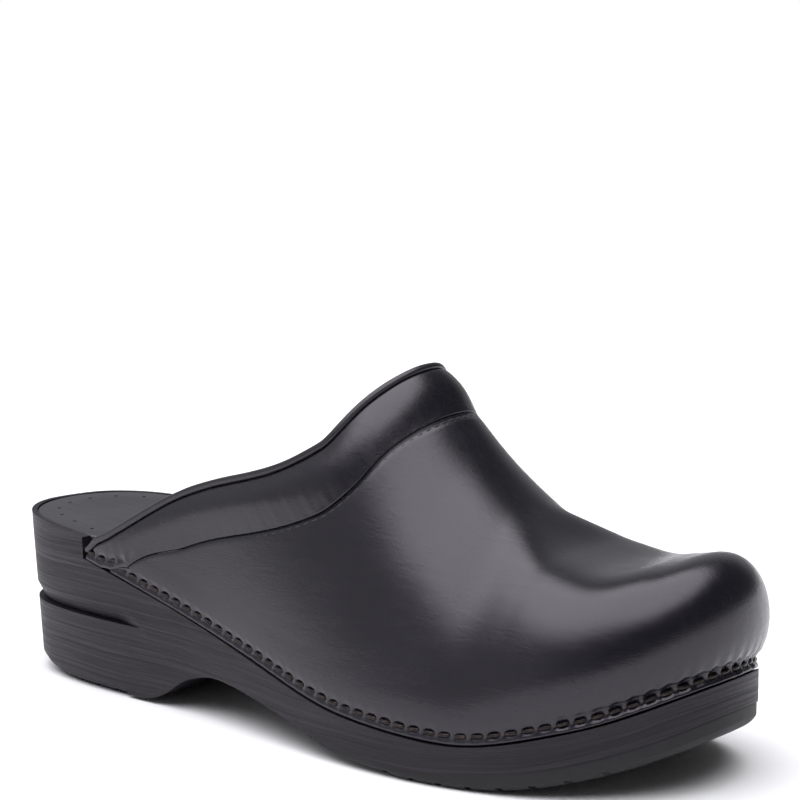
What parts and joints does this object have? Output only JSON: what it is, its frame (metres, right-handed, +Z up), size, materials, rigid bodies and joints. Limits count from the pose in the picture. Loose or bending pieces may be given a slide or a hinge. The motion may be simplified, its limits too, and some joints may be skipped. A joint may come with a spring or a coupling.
{
  "type": "open-back clog",
  "caption": "Open-backed slip-on clog for a right foot, with a stapled leather upper, padded instep collar, wood-grained wedge sole and rubber treads.",
  "frame": {"origin": "on the ground under the centre of the shoe's bounding box", "axes": "+X towards the toe, +Y towards the inner side of the right foot, +Z up from the ground"},
  "size_m": [0.2679, 0.0966, 0.1117],
  "materials": {
    "sole_wood": "black stain with the grain showing, satin",
    "tread_rubber": "matte, moulded",
    "sock_leather": "smooth black, satin",
    "upper_leather": "polished smooth black with a fine grain",
    "binding_leather": "rolled and polished black strip",
    "lining_leather": "plain matte lining leather",
    "padding_foam": "soft open foam, hidden between leather layers",
    "stiffener_sheet": "thermoformed sheet, hidden behind the toe",
    "seam_thread": "waxed black thread",
    "staple_wire": "dark lacquered steel wire"
  },
  "bodies": {
    "root": {"sole_body": "sole_wood", "forefoot_tread": "tread_rubber", "heel_tread": "tread_rubber", "footbed_cushion": "padding_foam", "sock_lining": "sock_leather", "vamp": "upper_leather", "toe_puff": "stiffener_sheet", "vamp_lining": "lining_leather", "instep_collar": "upper_leather", "collar_foam": "padding_foam", "collar_lining": "lining_leather", "topline_binding": "binding_leather", "seam_stitches": "seam_thread", "margin_staples": "staple_wire"}
  },
  "joints": []
}
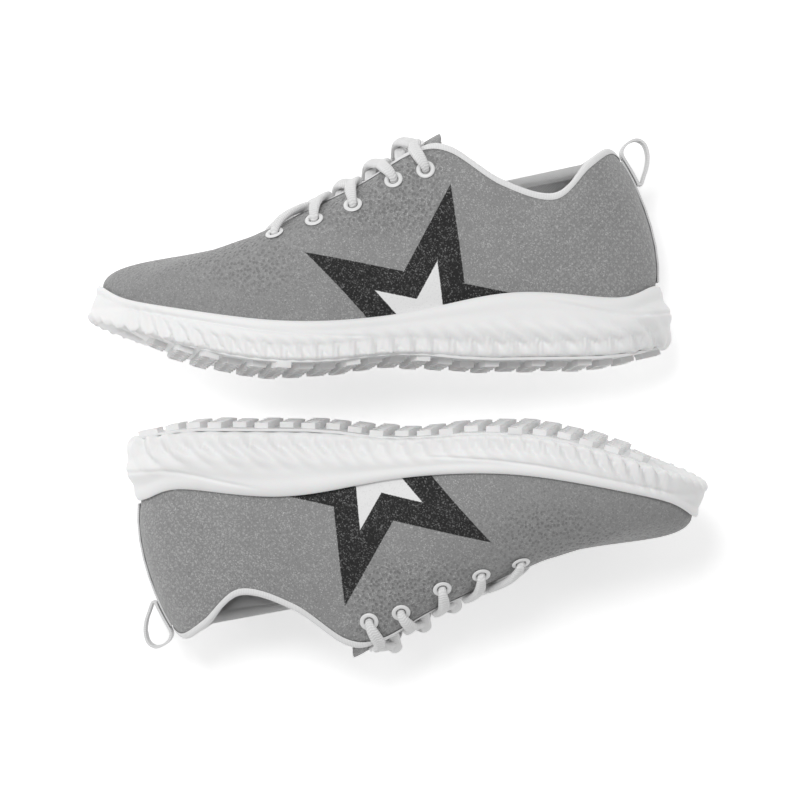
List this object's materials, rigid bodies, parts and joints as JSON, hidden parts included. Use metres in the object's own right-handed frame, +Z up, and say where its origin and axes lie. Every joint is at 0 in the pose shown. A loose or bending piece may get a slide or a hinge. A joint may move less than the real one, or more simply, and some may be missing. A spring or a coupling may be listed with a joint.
{
  "type": "pair of cheer shoes",
  "caption": "Pair of low lace-up cheer shoes in grey knit with white foam soles, laid on their sides sole to sole, with tongues, insoles and heel loops that move.",
  "frame": {"origin": "centre of the pair on the surface it lies on", "axes": "+X from the left shoe's toe towards its heel, along the row; +Y towards the left shoe; +Z up"},
  "size_m": [0.2857, 0.2473, 0.0998],
  "materials": {
    "foam": "matte moulded foam",
    "tread": "matte moulded rubber",
    "board": "felted fibre board",
    "insole": "fabric over foam",
    "knit": "fine knit with a printed pattern",
    "stiffener": "matte sheet",
    "padding": "open foam",
    "backing": "woven tape",
    "lining": "brushed knit",
    "webbing": "woven",
    "eyelet": "satin",
    "lace": "ribbed braid",
    "tip": "clear gloss"
  },
  "bodies": {
    "left_shoe": {"left_midsole": "foam", "left_outsole": "tread", "left_lasting_board": "board", "left_upper": "knit", "left_toe_puff": "stiffener", "left_heel_counter": "stiffener", "left_collar_foam": "padding", "left_eyestay_backing": "backing", "left_lining": "lining", "left_topline_binding": "webbing", "left_eyelets": "eyelet", "left_lace": "lace", "left_aglets": "tip", "left_heel_tape": "webbing"},
    "left_insole": {"left_insole": "insole"},
    "left_tongue": {"left_tongue_cover": "knit", "left_tongue_foam": "padding", "left_tongue_lining": "lining", "left_lace_keeper": "webbing"},
    "left_loop": {"left_pull_loop": "webbing"},
    "right_shoe": {"right_midsole": "foam", "right_outsole": "tread", "right_lasting_board": "board", "right_upper": "knit", "right_toe_puff": "stiffener", "right_heel_counter": "stiffener", "right_collar_foam": "padding", "right_eyestay_backing": "backing", "right_lining": "lining", "right_topline_binding": "webbing", "right_eyelets": "eyelet", "right_lace": "lace", "right_aglets": "tip", "right_heel_tape": "webbing"},
    "right_insole": {"right_insole": "insole"},
    "right_tongue": {"right_tongue_cover": "knit", "right_tongue_foam": "padding", "right_tongue_lining": "lining", "right_lace_keeper": "webbing"},
    "right_loop": {"right_pull_loop": "webbing"}
  },
  "joints": [
    {"name": "left_tongue_tilt", "type": "hinge", "parent": "left_shoe", "child": "left_tongue", "pos_m": [-0.0747, 0.06678, 0.0494], "axis": [-0.1, -0.0558, -0.9934], "range_deg": [0, 8], "stiffness_Nm_per_rad": 0.05},
    {"name": "left_insole_lift", "type": "hinge", "parent": "left_shoe", "child": "left_insole", "pos_m": [-0.1319, 0.04408, 0.0504], "axis": [0.1, 0.0558, 0.9934], "range_deg": [0, 4], "stiffness_Nm_per_rad": 0.1},
    {"name": "left_loop_flex", "type": "hinge", "parent": "left_shoe", "child": "left_loop", "pos_m": [0.11504, 0.09865, 0.02852], "axis": [-0.1, -0.0558, -0.9934], "range_deg": [0, 40], "stiffness_Nm_per_rad": 0.004},
    {"name": "right_shoe_lift", "type": "slide", "parent": "left_shoe", "child": "right_shoe", "axis": [0, 0, 1], "range_m": [0, 0.25]},
    {"name": "right_tongue_tilt", "type": "hinge", "parent": "right_shoe", "child": "right_tongue", "pos_m": [0.07643, -0.06778, 0.04881], "axis": [0.0944, 0.0445, -0.9945], "range_deg": [0, 8], "stiffness_Nm_per_rad": 0.05},
    {"name": "right_insole_lift", "type": "hinge", "parent": "right_shoe", "child": "right_insole", "pos_m": [0.1331, -0.04717, 0.06114], "axis": [-0.0944, -0.0445, 0.9945], "range_deg": [0, 4], "stiffness_Nm_per_rad": 0.1},
    {"name": "right_loop_flex", "type": "hinge", "parent": "right_shoe", "child": "right_loop", "pos_m": [-0.11424, -0.09469, 0.0295], "axis": [0.0944, 0.0445, -0.9945], "range_deg": [0, 40], "stiffness_Nm_per_rad": 0.004}
  ]
}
___
*Requirements*: Scan the lines for the string "from". Pick out every line that has it.

*Solution to the exercise*:
What parts and joints does this object have? Output only JSON: what it is, its frame (metres, right-handed, +Z up), size, materials, rigid bodies and joints. Limits count from the pose in the picture. Loose or bending pieces may be given a slide or a hinge. The motion may be simplified, its limits too, and some joints may be skipped. A joint may come with a spring or a coupling.
  "frame": {"origin": "on the ground under the centre of the shoe's bounding box", "axes": "+X towards the toe, +Y towards the inner side of the right foot, +Z up from the ground"},
  "frame": {"origin": "centre of the pair on the surface it lies on", "axes": "+X from the left shoe's toe towards its heel, along the row; +Y towards the left shoe; +Z up"},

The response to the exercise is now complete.